Nasal cavity and larynx histology


Content Reviewers:

Rishi Desai, MD, MPH

The nasal cavity is separated into two spaces, or fossae, by the nasal septum.

The nasal septum can be seen along the midline.

The nasal turbinates project into the nasal cavity in order to help increase the total available surface area.

Both the paranasal sinuses, as well as the majority of the nasal cavity, are lined with respiratory mucosa.

Only the roof of the nasal cavity is lined with olfactory mucosa instead.

This image of a human’s nasal mucosa, at 10x magnification, was prepared with Alcian blue and Van Gieson stains.

If we zoom in, to 40x magnification, we can see that the epithelium consists of pseudostratified ciliated columnar cells, along with many goblet cells that can be easily identified in light blue, because of the Alcian Blue stain.

This epithelium is also referred to as respiratory epithelium and generally can be found in the conducting portions of the respiratory tract.

The supporting connective tissue called the lamina propria is deep to the epithelium and contains many blood vessels and seromucous glands.

If we compare the respiratory epithelium to the olfactory epithelium, we can see that the olfactory epithelium also has pseudostratified columnar cells, but it’s significantly thicker and is composed of a combination of olfactory, sustentacular, and basal cells.

The surface of the olfactory epithelium is also lined with modified cilia that function as olfactory receptors, which allows the olfactory cells to sense smells.

Moving on to the larynx, this image is a low power, coronal section of the larynx.

There are two pairs of folds within the larynx, the upper folds are the vestibular folds (or false vocal cords), and the lower folds are the actual vocal folds, (or true vocal cords).

Between the folds on each side are narrow spaces simply called ventricles.

Each true vocal cord will need relatively large muscles in order to move the vocal cords for speech.

These muscles, called the vocalis muscles are stained darker within the vocal folds.

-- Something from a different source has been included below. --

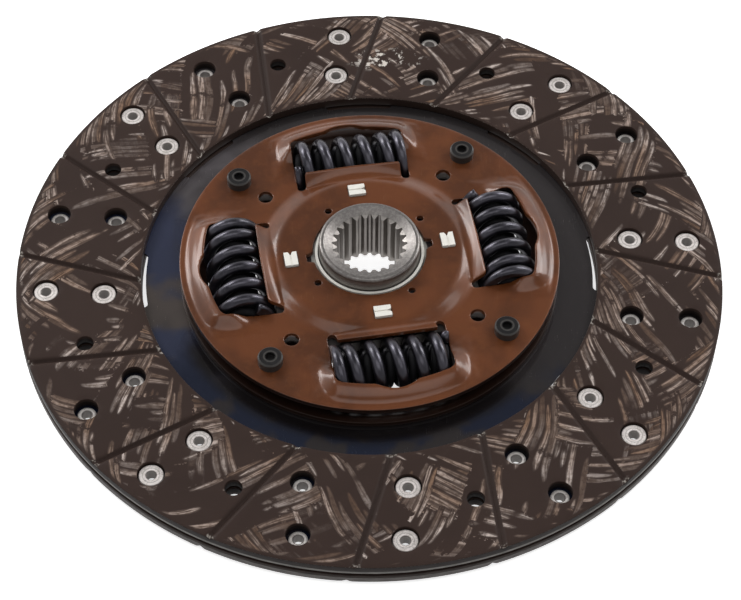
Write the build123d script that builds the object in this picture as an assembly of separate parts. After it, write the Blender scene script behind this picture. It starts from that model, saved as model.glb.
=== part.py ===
from build123d import *
from math import asin, atan2, cos, degrees, hypot, pi, radians, sin, sqrt
import os

os.makedirs("parts", exist_ok=True)

# A sprung clutch disc, gearbox side up, standing on the lower end of its hub.
# The hub's axis is +Z and its lower end is z = 0. Sizes are in millimetres, angles in degrees.

# Friction facings
facing_od = 240.0
facing_id = 155.6
facing_thickness = 3.5
cushion_gap = 1.3            # open space between the backs of the two facings
groove_count = 16
groove_width = 2.8           # at the friction face
groove_floor = 0.6
groove_depth = 1.1
groove_tilt = 16.0           # lean of a groove away from the radius
groove_angle = 1.0           # where the first groove crosses the middle of the facing
vent_circle = 100.2          # plain through holes, by radius
vent_diameter = 5.8

# Facing rivets, in rows each side of a line through the hub's axis
segment_count = 8
segment_angle = -2.6
rivet_row_offset = 16.8
rivet_inner_row = 89.0
rivet_outer_row = 108.7
rivet_shank = 4.4
rivet_bore = 3.2
rivet_head_diameter = 8.2
rivet_head_thickness = 0.9
rivet_clinch_diameter = 6.2
rivet_clinch_thickness = 0.8
rivet_chamfer = 0.25
counterbore_diameter = 9.0
counterbore_depth = 1.8
access_diameter = 8.0        # hole in one facing over the other facing's rivets
hole_clearance = 0.05

# Cushion plate: one spring-steel sheet with paddles between the facings
sheet = 0.7
paddle_edge_inset = 1.2      # paddles end this far inside the facings' outer edge
paddle_slot = 3.0
paddle_slot_lead = 5.9       # slots lie this far round from the line between rivet rows
root_slot_inset = 1.4        # roots show this far inside the facings
root_slot_width = 3.6
root_slot_span = 15.0
web_clearance = 1.2          # round the plate's hoods
tongue_inner_radius = 50.0
tongue_half_angle = 15.0
wave_start = -19.0           # where the paddle starts to drop, across its width
wave_end = 3.0

# Damper: four sprung windows and four stop pins
damper_count = 4
window_angle = 9.8
plate_gap = 5.34             # between the inner faces of the two retainer plates
retainer_rim = 2.6           # flat edge outside the hoods
retainer_thickness = 2.0
dome_rise = 2.6              # raised middle of the gearbox-side retainer
well_rise = 1.0              # the same on the flywheel side
dome_top_radius = 31.0
dome_foot_radius = 35.6
hub_hole_diameter = 38.4
window_inner = 37.15         # inner edge of a window, from the axis
window_outer_radius = 56.0
window_length = 39.4
relief_width = 3.0
relief_depth = 5.35
scallop_radius = 12.0
scallop_depth = 1.8
low_window_inner = 38.2      # the flywheel-side windows are a little smaller
low_window_trim = 0.8
lip_rise = 4.36              # inner lip above the flat of the plate
hood_rise = 3.2              # outer lip above the flat of the plate
lip_edge_width = 1.2
lip_ramp = 4.5
hood_crest = 2.4             # from the window's edge to the end of the hood's crest
hood_slope = 3.4
hood_round = 0.9
hood_end_length = 5.3
hood_end_margin = 0.6        # from the window's end to the end of the hood's crest
hood_depth = 4.0             # the hood block starts this far inside the window's edge
lip_depth = 6.0              # the lip block ends this far beyond the window's edge
lip_end_slope = 3.4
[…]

The long structures on both sides of the larynx are portions of the thyroid cartilage, and the cricoid cartilage is partially seen at the bottom as well.

Both of these support structures contain a large amount of hyaline cartilage that can be identified by their dark glassy appearance under higher magnification.

The structure at the top is this image is the epiglottis.

Now, let’s take a closer look at an upper vestibular fold stained with Haemotoxylin and Eosin or H&E for short.

Within the fold, there are many seromucous glands that help trap contaminants as well as increasing moisture in the air that’s breathed in.